TASK -
Read the data and repeat all of it exactly.

EXTRACTED MATERIAL -
+ + + +
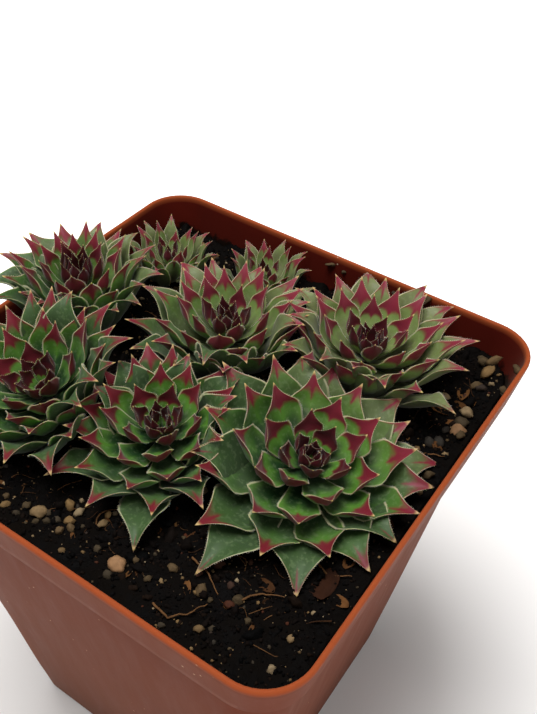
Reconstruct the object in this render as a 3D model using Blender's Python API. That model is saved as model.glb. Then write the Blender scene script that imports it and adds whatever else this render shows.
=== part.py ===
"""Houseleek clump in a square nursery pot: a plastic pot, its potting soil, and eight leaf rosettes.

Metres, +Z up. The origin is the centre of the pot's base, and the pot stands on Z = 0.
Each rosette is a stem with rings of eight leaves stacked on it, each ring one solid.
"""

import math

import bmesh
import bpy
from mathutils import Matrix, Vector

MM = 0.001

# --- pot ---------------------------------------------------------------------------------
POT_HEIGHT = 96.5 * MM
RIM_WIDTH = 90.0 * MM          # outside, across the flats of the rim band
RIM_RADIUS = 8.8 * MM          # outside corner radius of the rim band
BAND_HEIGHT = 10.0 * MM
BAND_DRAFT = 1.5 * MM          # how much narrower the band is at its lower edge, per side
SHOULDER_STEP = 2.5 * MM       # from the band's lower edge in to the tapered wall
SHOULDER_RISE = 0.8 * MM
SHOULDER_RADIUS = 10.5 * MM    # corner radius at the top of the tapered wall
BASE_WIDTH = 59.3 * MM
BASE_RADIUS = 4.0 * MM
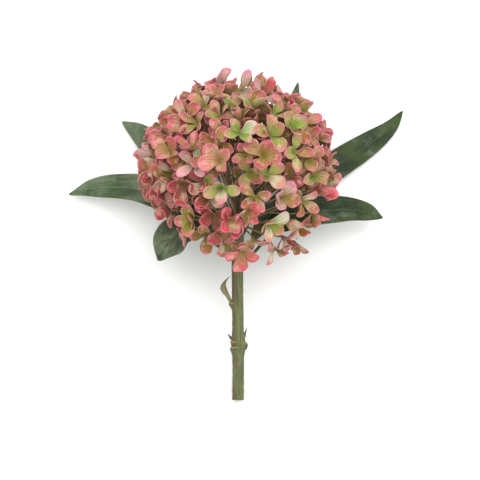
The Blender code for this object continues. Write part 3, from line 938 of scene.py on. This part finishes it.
+ + + +
TASK RESPONSE -
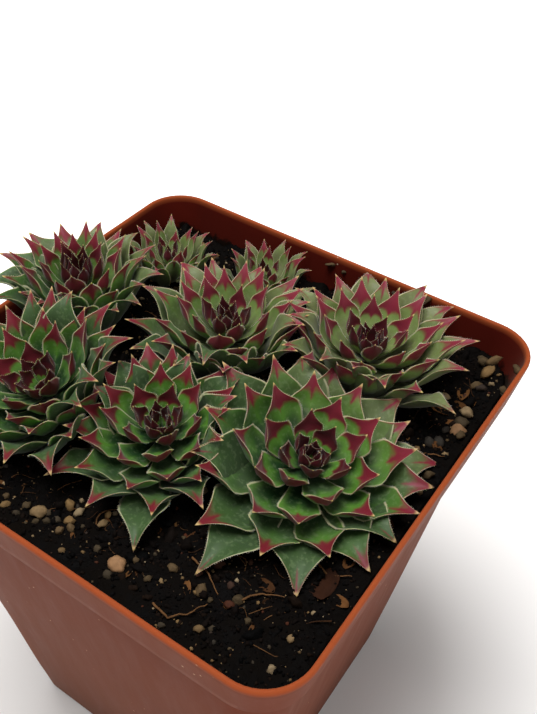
Reconstruct the object in this render as a 3D model using Blender's Python API. That model is saved as model.glb. Then write the Blender scene script that imports it and adds whatever else this render shows.
=== part.py ===
"""Houseleek clump in a square nursery pot: a plastic pot, its potting soil, and eight leaf rosettes.

Metres, +Z up. The origin is the centre of the pot's base, and the pot stands on Z = 0.
Each rosette is a stem with rings of eight leaves stacked on it, each ring one solid.
"""

import math

import bmesh
import bpy
from mathutils import Matrix, Vector

MM = 0.001

# --- pot ---------------------------------------------------------------------------------
POT_HEIGHT = 96.5 * MM
RIM_WIDTH = 90.0 * MM          # outside, across the flats of the rim band
RIM_RADIUS = 8.8 * MM          # outside corner radius of the rim band
BAND_HEIGHT = 10.0 * MM
BAND_DRAFT = 1.5 * MM          # how much narrower the band is at its lower edge, per side
SHOULDER_STEP = 2.5 * MM       # from the band's lower edge in to the tapered wall
SHOULDER_RISE = 0.8 * MM
SHOULDER_RADIUS = 10.5 * MM    # corner radius at the top of the tapered wall
BASE_WIDTH = 59.3 * MM
BASE_RADIUS = 4.0 * MM
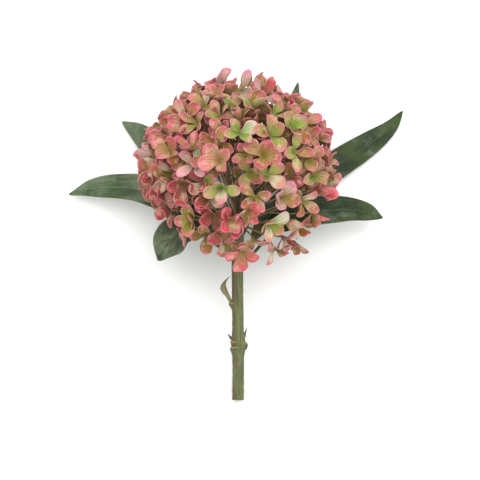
The Blender code for this object continues. Write part 3, from line 938 of scene.py on. This part finishes it.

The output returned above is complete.